- [Data shown]:

=======

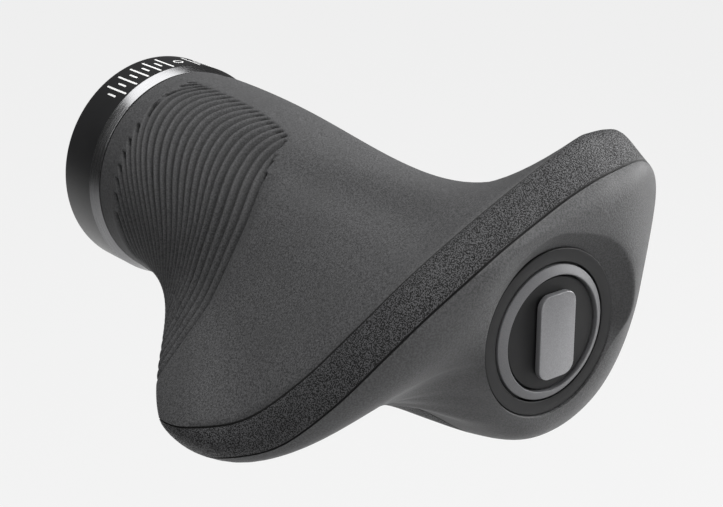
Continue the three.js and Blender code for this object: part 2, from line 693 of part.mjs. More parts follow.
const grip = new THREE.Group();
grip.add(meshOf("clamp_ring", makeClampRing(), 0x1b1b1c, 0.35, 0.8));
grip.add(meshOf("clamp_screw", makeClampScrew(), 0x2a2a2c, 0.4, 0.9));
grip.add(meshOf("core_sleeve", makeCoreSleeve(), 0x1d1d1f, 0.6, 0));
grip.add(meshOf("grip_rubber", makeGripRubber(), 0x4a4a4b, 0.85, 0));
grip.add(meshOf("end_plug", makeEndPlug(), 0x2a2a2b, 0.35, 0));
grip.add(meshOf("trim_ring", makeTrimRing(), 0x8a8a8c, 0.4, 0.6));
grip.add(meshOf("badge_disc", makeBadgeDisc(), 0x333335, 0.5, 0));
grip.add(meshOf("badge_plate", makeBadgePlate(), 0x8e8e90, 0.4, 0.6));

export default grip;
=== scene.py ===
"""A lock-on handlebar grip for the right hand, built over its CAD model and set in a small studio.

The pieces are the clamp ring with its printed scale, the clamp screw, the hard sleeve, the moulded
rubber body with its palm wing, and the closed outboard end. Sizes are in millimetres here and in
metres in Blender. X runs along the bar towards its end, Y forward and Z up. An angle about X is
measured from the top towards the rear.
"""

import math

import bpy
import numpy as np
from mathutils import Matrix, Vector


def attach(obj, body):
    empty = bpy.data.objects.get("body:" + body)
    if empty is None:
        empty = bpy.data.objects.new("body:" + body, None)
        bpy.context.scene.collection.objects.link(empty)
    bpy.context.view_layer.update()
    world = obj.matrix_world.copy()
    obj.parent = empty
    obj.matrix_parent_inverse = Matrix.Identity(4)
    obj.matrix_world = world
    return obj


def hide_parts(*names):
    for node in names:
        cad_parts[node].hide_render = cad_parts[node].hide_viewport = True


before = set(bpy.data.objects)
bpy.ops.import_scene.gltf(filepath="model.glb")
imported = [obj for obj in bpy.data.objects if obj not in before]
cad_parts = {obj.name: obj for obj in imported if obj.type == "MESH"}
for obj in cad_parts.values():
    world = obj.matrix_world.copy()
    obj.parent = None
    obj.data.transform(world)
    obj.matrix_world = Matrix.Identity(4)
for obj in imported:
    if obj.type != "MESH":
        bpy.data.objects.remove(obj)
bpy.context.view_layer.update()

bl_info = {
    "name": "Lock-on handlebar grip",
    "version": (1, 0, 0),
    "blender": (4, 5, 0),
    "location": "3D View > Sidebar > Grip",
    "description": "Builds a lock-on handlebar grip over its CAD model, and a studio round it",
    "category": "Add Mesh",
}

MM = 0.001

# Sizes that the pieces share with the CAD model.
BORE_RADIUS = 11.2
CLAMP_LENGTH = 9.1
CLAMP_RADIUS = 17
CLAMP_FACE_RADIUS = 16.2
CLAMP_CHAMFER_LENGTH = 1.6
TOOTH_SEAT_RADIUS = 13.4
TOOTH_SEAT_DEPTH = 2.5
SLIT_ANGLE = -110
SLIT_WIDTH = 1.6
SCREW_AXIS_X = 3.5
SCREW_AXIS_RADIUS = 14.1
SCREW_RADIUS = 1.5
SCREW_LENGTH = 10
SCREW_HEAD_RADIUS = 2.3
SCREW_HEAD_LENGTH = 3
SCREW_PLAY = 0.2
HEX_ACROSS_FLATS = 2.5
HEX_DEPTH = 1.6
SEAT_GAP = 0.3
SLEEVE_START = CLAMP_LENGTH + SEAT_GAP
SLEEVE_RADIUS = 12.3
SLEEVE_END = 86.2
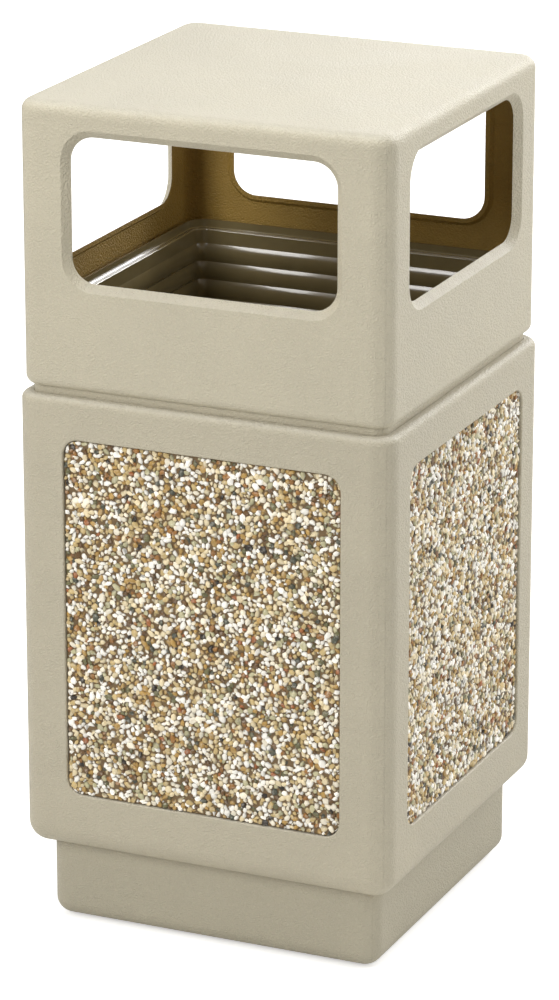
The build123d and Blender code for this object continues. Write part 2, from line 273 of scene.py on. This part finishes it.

=======

- [Exercise prompt]: Quote nothing but the lines that run from the line containing "0x2a2a2b, 0.35, 0));" through the line containing "bpy.data.objects.remove(obj)", keeping both of them word for word.

- [Answer to the task]:
grip.add(meshOf("end_plug", makeEndPlug(), 0x2a2a2b, 0.35, 0));
grip.add(meshOf("trim_ring", makeTrimRing(), 0x8a8a8c, 0.4, 0.6));
grip.add(meshOf("badge_disc", makeBadgeDisc(), 0x333335, 0.5, 0));
grip.add(meshOf("badge_plate", makeBadgePlate(), 0x8e8e90, 0.4, 0.6));

export default grip;
=== scene.py ===
"""A lock-on handlebar grip for the right hand, built over its CAD model and set in a small studio.

The pieces are the clamp ring with its printed scale, the clamp screw, the hard sleeve, the moulded
rubber body with its palm wing, and the closed outboard end. Sizes are in millimetres here and in
metres in Blender. X runs along the bar towards its end, Y forward and Z up. An angle about X is
measured from the top towards the rear.
"""

import math

import bpy
import numpy as np
from mathutils import Matrix, Vector


def attach(obj, body):
    empty = bpy.data.objects.get("body:" + body)
    if empty is None:
        empty = bpy.data.objects.new("body:" + body, None)
        bpy.context.scene.collection.objects.link(empty)
    bpy.context.view_layer.update()
    world = obj.matrix_world.copy()
    obj.parent = empty
    obj.matrix_parent_inverse = Matrix.Identity(4)
    obj.matrix_world = world
    return obj


def hide_parts(*names):
    for node in names:
        cad_parts[node].hide_render = cad_parts[node].hide_viewport = True


before = set(bpy.data.objects)
bpy.ops.import_scene.gltf(filepath="model.glb")
imported = [obj for obj in bpy.data.objects if obj not in before]
cad_parts = {obj.name: obj for obj in imported if obj.type == "MESH"}
for obj in cad_parts.values():
    world = obj.matrix_world.copy()
    obj.parent = None
    obj.data.transform(world)
    obj.matrix_world = Matrix.Identity(4)
for obj in imported:
    if obj.type != "MESH":
        bpy.data.objects.remove(obj)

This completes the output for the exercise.